• Prompt: Please quote the material exactly, every line of it.

◇ ◇ ◇ ◇ ◇ ◇ ◇

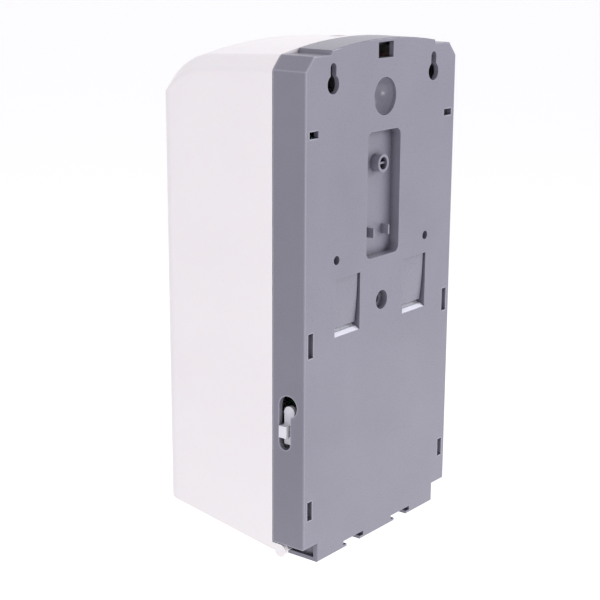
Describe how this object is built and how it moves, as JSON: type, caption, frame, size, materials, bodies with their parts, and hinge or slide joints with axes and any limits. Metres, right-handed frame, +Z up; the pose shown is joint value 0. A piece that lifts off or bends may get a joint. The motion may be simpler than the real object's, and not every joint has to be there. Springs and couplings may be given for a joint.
{
  "type": "wall mounted soap dispenser",
  "caption": "Wall mounted touch-free soap dispenser: grey back housing, hinged white cover, refillable reservoir, gear pump and battery drive.",
  "frame": {"origin": "on the wall plane, at the middle of the housing's bottom lip", "axes": "+Z up, -Y out of the wall to the front, +X towards the side with the slide switch"},
  "size_m": [0.1406, 0.107, 0.2832],
  "materials": {
    "housing_grey": "fine spark texture",
    "cover_white": "satin moulded",
    "clear_window": "clear moulded",
    "dark_window": "polished infrared-passing",
    "steel": "plain",
    "zinc": "plated",
    "brass": "plain",
    "slider_white": "moulded",
    "black_plastic": "moulded",
    "chassis_white": "moulded",
    "bottle_clear": "natural polyethylene",
    "cap_grey": "moulded",
    "silicone": "translucent silicone",
    "gear_white": "acetal",
    "board_green": "solder mask",
    "cell_metal": "wrapped"
  },
  "bodies": {
    "housing": {"back_housing": "housing_grey", "inner_chassis": "chassis_white", "chassis_screws": "steel", "switch_body": "black_plastic", "switch_board": "board_green", "pump_body": "chassis_white", "pump_cover": "chassis_white", "pump_plate": "chassis_white", "spout_seal": "silicone", "pump_screws": "steel", "gear_axle": "steel", "drive_motor": "zinc", "nozzle": "cap_grey", "nozzle_valve": "silicone", "battery_box": "black_plastic", "battery_cells": "cell_metal", "contact_springs": "zinc", "contact_plates": "zinc", "control_board": "board_green", "board_chips": "black_plastic", "status_led": "clear_window", "sensor_emitter": "clear_window", "sensor_receiver": "dark_window", "board_screws": "steel"},
    "cover": {"front_cover": "cover_white", "level_window": "clear_window", "sensor_window": "dark_window", "status_lens": "clear_window", "hinge_pins": "steel"},
    "lock": {"lock_plug": "zinc", "lock_cam": "zinc", "lock_screw": "steel"},
    "slider": {"side_slider": "slider_white"},
    "reservoir": {"soap_reservoir": "bottle_clear"},
    "cap": {"filler_cap": "cap_grey", "cap_seal": "silicone"},
    "pump_drive": {"drive_rotor": "gear_white", "output_gear": "gear_white"},
    "pump_idler": {"idler_rotor": "gear_white"},
    "reduction": {"compound_gear": "gear_white"},
    "motor_rotor": {"motor_pinion": "brass", "motor_shaft": "steel"},
    "battery_lid": {"battery_door": "black_plastic"}
  },
  "joints": [
    {"name": "cover_hinge", "type": "hinge", "parent": "housing", "child": "cover", "pos_m": [0, -0.0165, 0.0068], "axis": [1, 0, 0], "range_deg": [0, 90]},
    {"name": "lock_turn", "type": "hinge", "parent": "cover", "child": "lock", "pos_m": [0, -0.033, 0.27], "axis": [0, 0, 1], "range_deg": [0, 90]},
    {"name": "switch_slide", "type": "slide", "parent": "housing", "child": "slider", "axis": [0, 0, 1], "range_m": [0, 0.008]},
    {"name": "reservoir_lift", "type": "slide", "parent": "housing", "child": "reservoir", "axis": [0, 0, 1], "range_m": [0, 0.01]},
    {"name": "cap_turn", "type": "hinge", "parent": "reservoir", "child": "cap", "pos_m": [0, -0.0605, 0.2422], "axis": [0, 0, 1], "range_deg": [0, 90]},
    {"name": "output_spin", "type": "hinge", "parent": "housing", "child": "pump_drive", "pos_m": [0.008, -0.06, 0.058], "axis": [0, 1, 0], "continuous": true},
    {"name": "idler_spin", "type": "hinge", "parent": "housing", "child": "pump_idler", "pos_m": [-0.008, -0.06, 0.058], "axis": [0, 1, 0], "continuous": true},
    {"name": "wheel_spin", "type": "hinge", "parent": "housing", "child": "reduction", "pos_m": [0.0272, -0.044, 0.058], "axis": [0, 1, 0], "continuous": true},
    {"name": "motor_spin", "type": "hinge", "parent": "housing", "child": "motor_rotor", "pos_m": [0.0512, -0.042, 0.058], "axis": [0, 1, 0], "continuous": true},
    {"name": "battery_door_pull", "type": "slide", "parent": "housing", "child": "battery_lid", "axis": [0, -1, 0], "range_m": [0, 0.02]}
  ],
  "couplings": [
    {"joint": "wheel_spin", "follows": "motor_spin", "ratio": -0.25},
    {"joint": "output_spin", "follows": "motor_spin", "ratio": 0.083333},
    {"joint": "idler_spin", "follows": "motor_spin", "ratio": -0.083333}
  ]
}
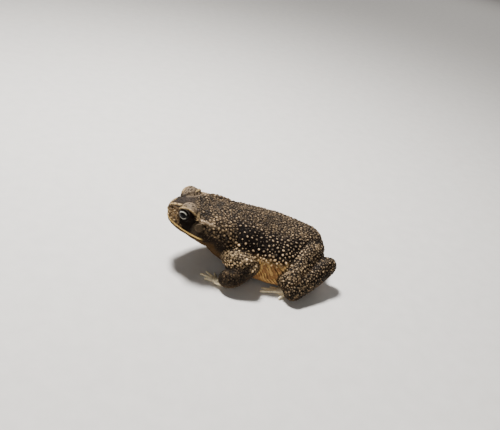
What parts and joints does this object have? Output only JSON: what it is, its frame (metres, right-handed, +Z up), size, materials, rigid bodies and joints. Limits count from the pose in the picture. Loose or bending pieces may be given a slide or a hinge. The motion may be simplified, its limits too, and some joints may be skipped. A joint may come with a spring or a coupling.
{
  "type": "cane toad model",
  "caption": "Life-size still model of a cane toad sitting on its belly, head raised, legs folded, with warty skin, parotoid glands and pale digits.",
  "frame": {"origin": "on the floor, under the middle of the toad's bounding box", "axes": "the toad faces -X, its left side is at -Y, +Z is up"},
  "size_m": [0.1272, 0.098, 0.0514],
  "materials": {
    "back": "matt warty skin",
    "throat": "matt fine-grained skin",
    "gland": "matt coarse-grained skin",
    "limb": "matt warty skin",
    "foot": "soft pale skin",
    "eardrum": "smooth thin skin",
    "eye": "wet gloss"
  },
  "bodies": {
    "root": {"head": "back", "lower_jaw": "throat", "eye_left": "eye", "eye_right": "eye", "eardrum_left": "eardrum", "eardrum_right": "eardrum", "parotoid_left": "gland", "parotoid_right": "gland", "torso": "back", "upper_arm_left": "limb", "upper_arm_right": "limb", "forearm_left": "limb", "forearm_right": "limb", "hand_left": "foot", "hand_right": "foot", "thigh_left": "limb", "thigh_right": "limb", "shank_left": "limb", "shank_right": "limb", "foot_left": "foot", "foot_right": "foot"}
  },
  "joints": []
}
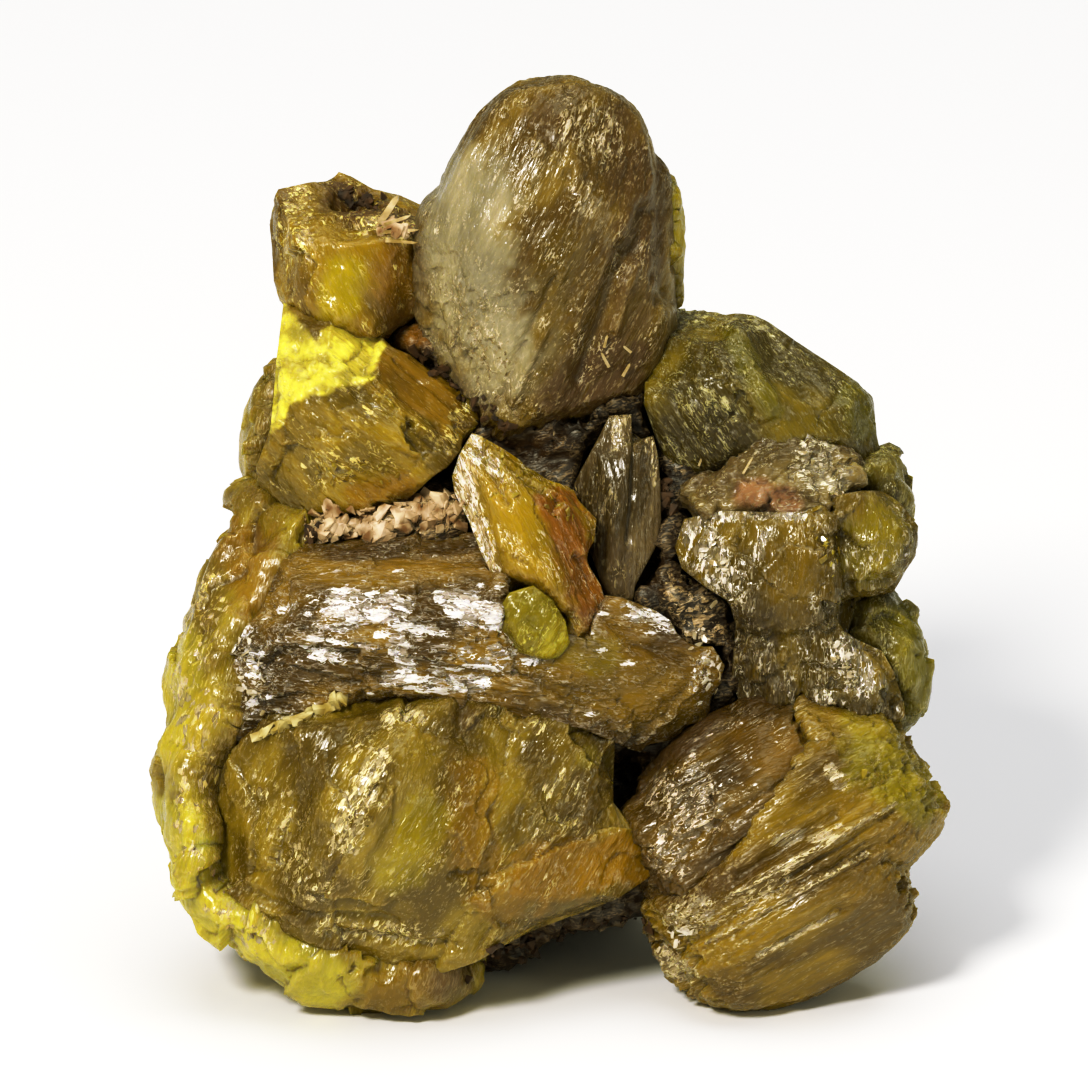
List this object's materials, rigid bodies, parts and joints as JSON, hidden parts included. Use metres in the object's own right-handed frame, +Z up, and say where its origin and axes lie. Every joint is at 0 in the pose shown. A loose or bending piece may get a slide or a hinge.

◇ ◇ ◇ ◇ ◇ ◇ ◇

• Solution to this problem:
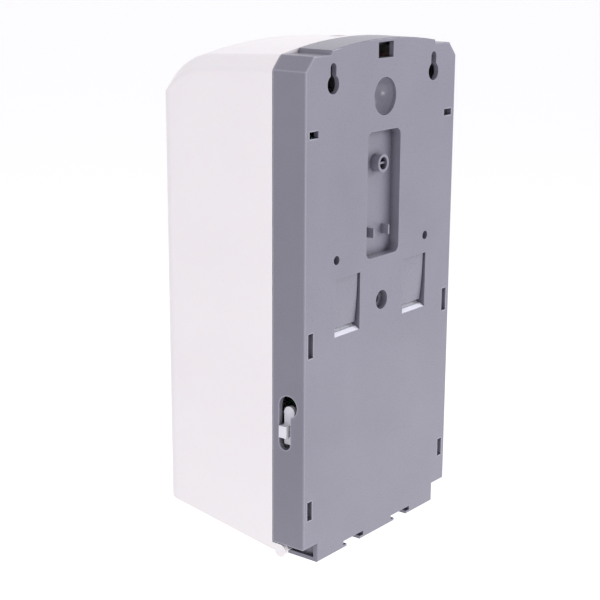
Describe how this object is built and how it moves, as JSON: type, caption, frame, size, materials, bodies with their parts, and hinge or slide joints with axes and any limits. Metres, right-handed frame, +Z up; the pose shown is joint value 0. A piece that lifts off or bends may get a joint. The motion may be simpler than the real object's, and not every joint has to be there. Springs and couplings may be given for a joint.
{
  "type": "wall mounted soap dispenser",
  "caption": "Wall mounted touch-free soap dispenser: grey back housing, hinged white cover, refillable reservoir, gear pump and battery drive.",
  "frame": {"origin": "on the wall plane, at the middle of the housing's bottom lip", "axes": "+Z up, -Y out of the wall to the front, +X towards the side with the slide switch"},
  "size_m": [0.1406, 0.107, 0.2832],
  "materials": {
    "housing_grey": "fine spark texture",
    "cover_white": "satin moulded",
    "clear_window": "clear moulded",
    "dark_window": "polished infrared-passing",
    "steel": "plain",
    "zinc": "plated",
    "brass": "plain",
    "slider_white": "moulded",
    "black_plastic": "moulded",
    "chassis_white": "moulded",
    "bottle_clear": "natural polyethylene",
    "cap_grey": "moulded",
    "silicone": "translucent silicone",
    "gear_white": "acetal",
    "board_green": "solder mask",
    "cell_metal": "wrapped"
  },
  "bodies": {
    "housing": {"back_housing": "housing_grey", "inner_chassis": "chassis_white", "chassis_screws": "steel", "switch_body": "black_plastic", "switch_board": "board_green", "pump_body": "chassis_white", "pump_cover": "chassis_white", "pump_plate": "chassis_white", "spout_seal": "silicone", "pump_screws": "steel", "gear_axle": "steel", "drive_motor": "zinc", "nozzle": "cap_grey", "nozzle_valve": "silicone", "battery_box": "black_plastic", "battery_cells": "cell_metal", "contact_springs": "zinc", "contact_plates": "zinc", "control_board": "board_green", "board_chips": "black_plastic", "status_led": "clear_window", "sensor_emitter": "clear_window", "sensor_receiver": "dark_window", "board_screws": "steel"},
    "cover": {"front_cover": "cover_white", "level_window": "clear_window", "sensor_window": "dark_window", "status_lens": "clear_window", "hinge_pins": "steel"},
    "lock": {"lock_plug": "zinc", "lock_cam": "zinc", "lock_screw": "steel"},
    "slider": {"side_slider": "slider_white"},
    "reservoir": {"soap_reservoir": "bottle_clear"},
    "cap": {"filler_cap": "cap_grey", "cap_seal": "silicone"},
    "pump_drive": {"drive_rotor": "gear_white", "output_gear": "gear_white"},
    "pump_idler": {"idler_rotor": "gear_white"},
    "reduction": {"compound_gear": "gear_white"},
    "motor_rotor": {"motor_pinion": "brass", "motor_shaft": "steel"},
    "battery_lid": {"battery_door": "black_plastic"}
  },
  "joints": [
    {"name": "cover_hinge", "type": "hinge", "parent": "housing", "child": "cover", "pos_m": [0, -0.0165, 0.0068], "axis": [1, 0, 0], "range_deg": [0, 90]},
    {"name": "lock_turn", "type": "hinge", "parent": "cover", "child": "lock", "pos_m": [0, -0.033, 0.27], "axis": [0, 0, 1], "range_deg": [0, 90]},
    {"name": "switch_slide", "type": "slide", "parent": "housing", "child": "slider", "axis": [0, 0, 1], "range_m": [0, 0.008]},
    {"name": "reservoir_lift", "type": "slide", "parent": "housing", "child": "reservoir", "axis": [0, 0, 1], "range_m": [0, 0.01]},
    {"name": "cap_turn", "type": "hinge", "parent": "reservoir", "child": "cap", "pos_m": [0, -0.0605, 0.2422], "axis": [0, 0, 1], "range_deg": [0, 90]},
    {"name": "output_spin", "type": "hinge", "parent": "housing", "child": "pump_drive", "pos_m": [0.008, -0.06, 0.058], "axis": [0, 1, 0], "continuous": true},
    {"name": "idler_spin", "type": "hinge", "parent": "housing", "child": "pump_idler", "pos_m": [-0.008, -0.06, 0.058], "axis": [0, 1, 0], "continuous": true},
    {"name": "wheel_spin", "type": "hinge", "parent": "housing", "child": "reduction", "pos_m": [0.0272, -0.044, 0.058], "axis": [0, 1, 0], "continuous": true},
    {"name": "motor_spin", "type": "hinge", "parent": "housing", "child": "motor_rotor", "pos_m": [0.0512, -0.042, 0.058], "axis": [0, 1, 0], "continuous": true},
    {"name": "battery_door_pull", "type": "slide", "parent": "housing", "child": "battery_lid", "axis": [0, -1, 0], "range_m": [0, 0.02]}
  ],
  "couplings": [
    {"joint": "wheel_spin", "follows": "motor_spin", "ratio": -0.25},
    {"joint": "output_spin", "follows": "motor_spin", "ratio": 0.083333},
    {"joint": "idler_spin", "follows": "motor_spin", "ratio": -0.083333}
  ]
}
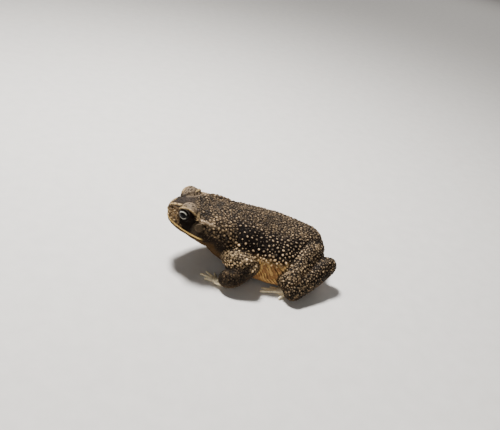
What parts and joints does this object have? Output only JSON: what it is, its frame (metres, right-handed, +Z up), size, materials, rigid bodies and joints. Limits count from the pose in the picture. Loose or bending pieces may be given a slide or a hinge. The motion may be simplified, its limits too, and some joints may be skipped. A joint may come with a spring or a coupling.
{
  "type": "cane toad model",
  "caption": "Life-size still model of a cane toad sitting on its belly, head raised, legs folded, with warty skin, parotoid glands and pale digits.",
  "frame": {"origin": "on the floor, under the middle of the toad's bounding box", "axes": "the toad faces -X, its left side is at -Y, +Z is up"},
  "size_m": [0.1272, 0.098, 0.0514],
  "materials": {
    "back": "matt warty skin",
    "throat": "matt fine-grained skin",
    "gland": "matt coarse-grained skin",
    "limb": "matt warty skin",
    "foot": "soft pale skin",
    "eardrum": "smooth thin skin",
    "eye": "wet gloss"
  },
  "bodies": {
    "root": {"head": "back", "lower_jaw": "throat", "eye_left": "eye", "eye_right": "eye", "eardrum_left": "eardrum", "eardrum_right": "eardrum", "parotoid_left": "gland", "parotoid_right": "gland", "torso": "back", "upper_arm_left": "limb", "upper_arm_right": "limb", "forearm_left": "limb", "forearm_right": "limb", "hand_left": "foot", "hand_right": "foot", "thigh_left": "limb", "thigh_right": "limb", "shank_left": "limb", "shank_right": "limb", "foot_left": "foot", "foot_right": "foot"}
  },
  "joints": []
}
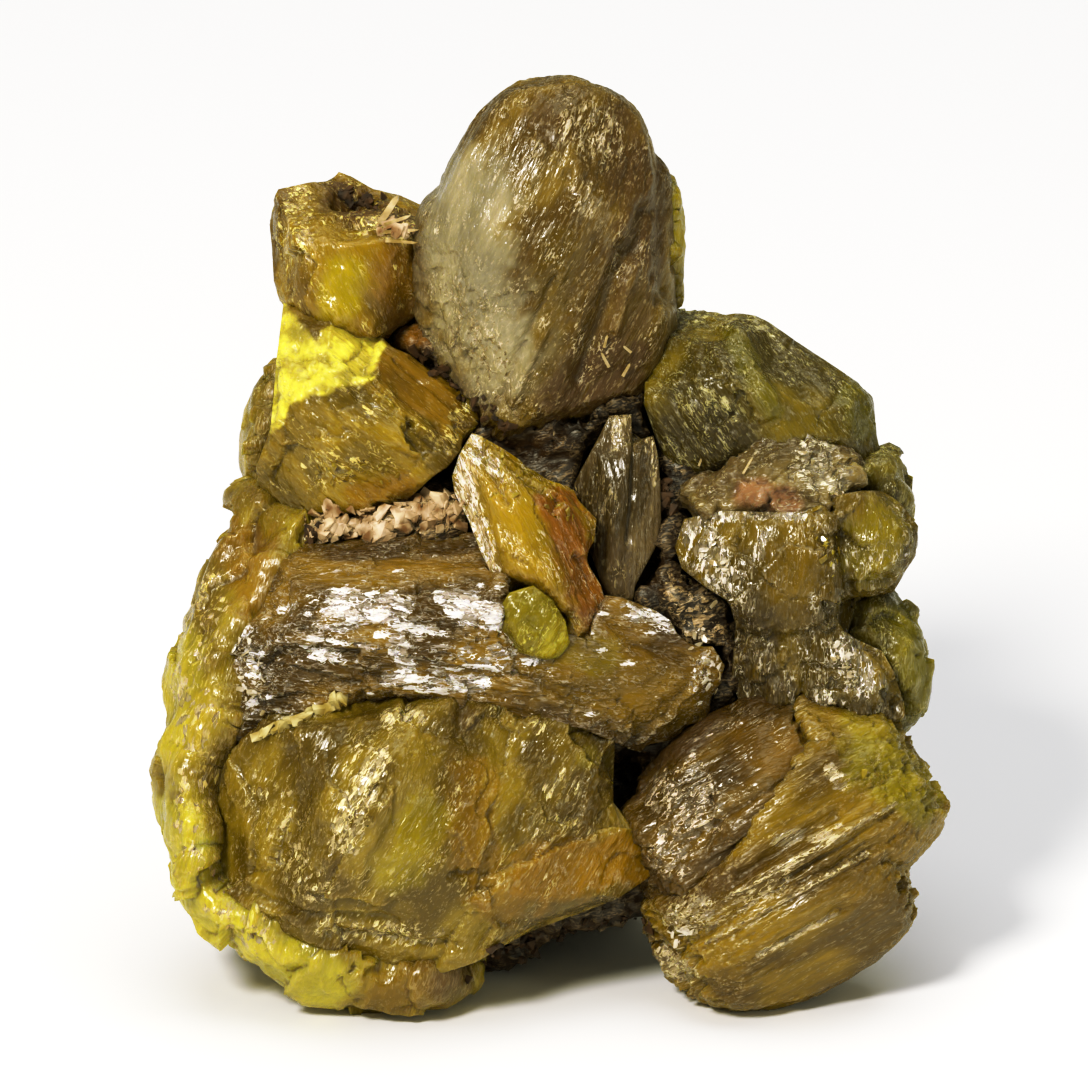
List this object's materials, rigid bodies, parts and joints as JSON, hidden parts included. Use metres in the object's own right-handed frame, +Z up, and say where its origin and axes lie. Every joint is at 0 in the pose shown. A loose or bending piece may get a slide or a hinge.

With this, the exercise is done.